It rained on our wedding day.
Not a monsoon or deluge or hurricane type rain, no. It wasn’t a show-stopping rain or the kind of rain that causes flash flooding. It was the kind of rain that was so fine, you almost could breathe it in. The drops were so small and so EVERY WHERE that the presence of even the smallest gust rendered umbrellas completely useless.
And so I cried.
I cried to my mom in the car on the way to the hotel. I cried about the rain. I cried about my hair. I cried about my cousin whose flight hadn’t even left New York yet. I cried about crying off my makeup. I cried about crying.
But none of those things were the real reason I was crying. The real reason? You guys – I was plain worn out.
The whole process of engagement left me feeling like I needed to just keep it together through the wedding day. After the wedding, I could rest. After the wedding, I would feel like me again. After the wedding, things would go back to normal.
So on our wedding day – the months of striving to keep it together coupled with the wedding day jitters sent me into tears.
And while you may not have a, “Don’t cry! Those eye lashes were $60!” moment on your wedding day (and I hope and pray you don’t), you’ll likely experience some degree of wedding day jitters.
And those jitters? They’re 100%, absolutely, positively natural.
Here’s what helped calm me and restore my joy amidst my wedding day tears:
1. I remembered how fun it is to tell stories.
I kept telling myself – over and over again – that this would be a great story. The rain. The four extra hours (YES, FOUR EXTRA HOURS!) we ended up having with nothing to do because the hair salon got through with our hair and makeup in World Record time. The flight delays. All of it. I remembered that, 20 years from our wedding day, we’d look back at pictures and tell stories to our grown children about the mishaps and what they taught us.
2. I remembered who I was surrounded by.
There was literally not a five minute span on our wedding day when I was not with or surrounded by someone I loved. As early as 6:00 a.m., my dad and I drove to the farmer’s market to pick up our flowers – and from that point on, I was with someone or a group of people who I loved and who loved me. Even amidst my nerves and my anxiousness, I was comforted by the fact that I was with my people. At any given moment, any one of them would drop what they were doing to come tend to me. If I needed anything, they would be there. Looking back, this truth was and is present well before and well beyond our wedding day – but coming to the realization on that day helped calm my thinning nerves.

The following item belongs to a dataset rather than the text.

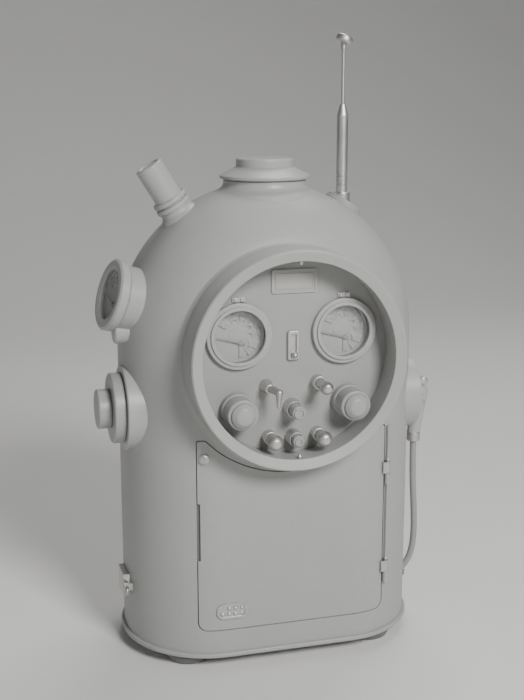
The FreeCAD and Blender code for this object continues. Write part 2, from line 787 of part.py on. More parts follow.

3. I remembered the prize.
At the end of the day (literally), Tyler was the prize. Tyler would be the one standing at the end of the aisle. His was the hand that my dad would place mine in. His was the life to which I was pledging my forever. Any time I would see our wedding coordinator throughout the day, I would ask, “How’s Tyler? Is he nervous?”
“He’s really excited,” she would say, as a big smile crept across her face. “He can’t wait to see you.”
And that was enough. It was enough when we met and it was enough in that moment. For whatever reason, I was blessed with this man and I knew there was a purpose to it all.
So those jitters? They will come. They’ll meet you on your wedding day and they’ll maybe even try to threaten your peace.
But the cure? Remember the stories. Remember the people. Remember the prize.